Berkeley Mayor Tom Bates recently threatened to explore alternative options to touchscreen voting machines if security problems aren’t worked out and the machines cannot ensure a secure and accurate vote. But City Clerk Sherry Kelly says that any switch would be an expensive project that might need approval from Berkeley voters before it could be implemented. 

On April 5, Bates wrote a letter to the Alameda County Board of Supervisors and Alameda County Registrar of Voters Brad Clark asking for a full investigation into the Diebold touchscreen voting machines, presently used in all Alameda County elections. Citing problems during last October’s gubernatorial recall election as well as the March, 2004 election, the mayor threatened to explore other voting options. Bates has also placed an item on the April 20 City Council agenda that, if passed by the council, would direct city staff to “investigate legal and procedural options if the council determines that the problems have not been resolved.” 

In a letter to the council sent the same day, Bates wrote that the Diebold touchscreen “voting irregularities [in Alameda County] have raised considerable concern in the community. Yet, we have no official information from the county on the nature of the problems or efforts to fix them. It is absolutely essential for democracy to work that voters have complete faith in our electoral systems. These problems are testing the faith of the electorate and cannot be allowed to persist.” 

“It’s a critical error that needs to be investigated as soon as possible,” Bates said in a telephone interview while vacationing in North Carolina. 

But according to City Clerk Sherry Kelly, any switch could cost the city hundreds of thousands of dollars. Such a move might also necessitate the city changing its charter, something that can only be done on the ballot and thus not before November. Neither Kelly nor a representative from the California secretary of state’s office were certain whether a charter change would be necessary. 

City use of optical scan or the old punch card machines—separate from the controversial Diebold touchscreen machines—could only be done in an entirely separate city-run election, whether or not such an election was held on the same day as county/state elections. Kelly estimates that each separate city-run election could cost the city between $400,000 and $500,000.  

Currently, Berkeley is one of several cities that consolidates with the county-wide election process. This allows it to use county machines, county ballots and county employees to run the election. Any switch would force the city to foot the entire bill for all of this. 

“Even if we could do it, there is the really big issue of would you want to do it,” Kelly said. 

If the city were to change voting systems, it could only run elections for local ballot measures and local officials such as mayor, City Council, rent board and auditor. Any county, state or national elections would still be run by Alameda county on the current touchscreen machines. 

In 1994 Kelly said a run-off for mayor and auditor run by the city cost Berkeley $300,000 in hard costs. That cost included the voting system, rental space for polling places, and salaries for poll workers. It did not include time spent by regular city officials. If the city ran its own elections, Kelly said she would have to hire extra staff. 

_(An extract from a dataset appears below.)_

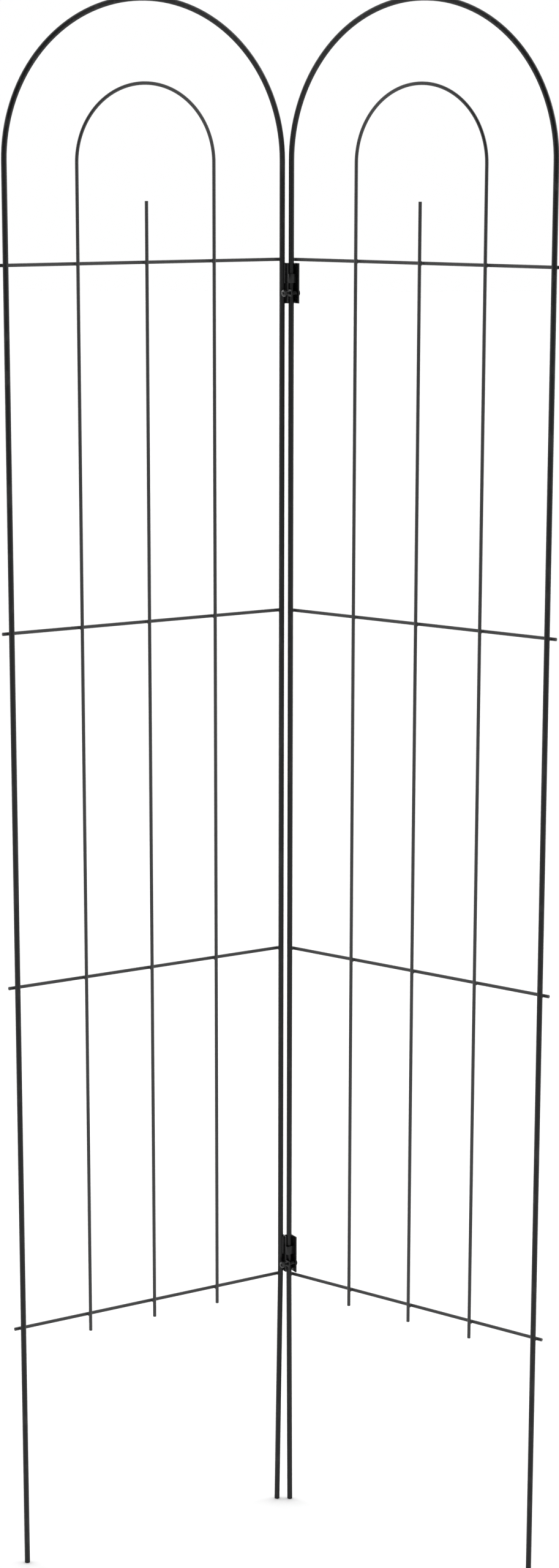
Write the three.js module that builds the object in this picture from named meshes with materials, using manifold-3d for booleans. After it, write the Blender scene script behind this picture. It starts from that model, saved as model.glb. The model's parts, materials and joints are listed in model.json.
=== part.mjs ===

“I didn’t feel comfortable that we could administer it with the staff we had,” said Kelly. “They got through it, but it was hard.” 

The current election system still costs the city money but not nearly as much as running it on its own. Kelly said Alameda County charges the city anywhere from 80 cents to $1.50 for every voter plus a portion of the capital costs for things like voting equipment, polling staff and the paper ballots used for local ballot measures and officials. The costs are mitigated because Berkeley is just one of several cities in Alameda County that contribute to cover the entire bill. The more cities that participate in the election, the less costly it is for each city. 

“It’s a good deal in that we couldn’t do it nearly that reasonably,” said Kelly. “Because they do it on such a mass number.” 

Alameda county, in the meantime, is also trying to work out the kinks in its own system but no final decisions have been made yet. County Registrar Brad Clark has sent his own letter to Diebold demanding answers to the problems that plagued the last two elections. During the recall thousands of votes were switched from Democratic Lt. Gov. Cruz Bustamante to Southern California Socialist John Burton. The problem was eventually blamed on the county’s vote tabulating software, another Diebold product.  

During the March 2 primary hundreds of polling places county-wide experienced delays when Diebold’s card-encoder machines malfunctioned. 

So far Clark said he’s only received a preliminary report back from Diebold but no definitive answers. Clark said he’s waiting for another report from the company that they are supposed to deliver on April 26.  

Clark said the problems during the recall election were mitigated during the March 2 primaries because they had some time to try and isolate the problem. They’ve been working on strategies to do the same for the new problems that happened during the primaries.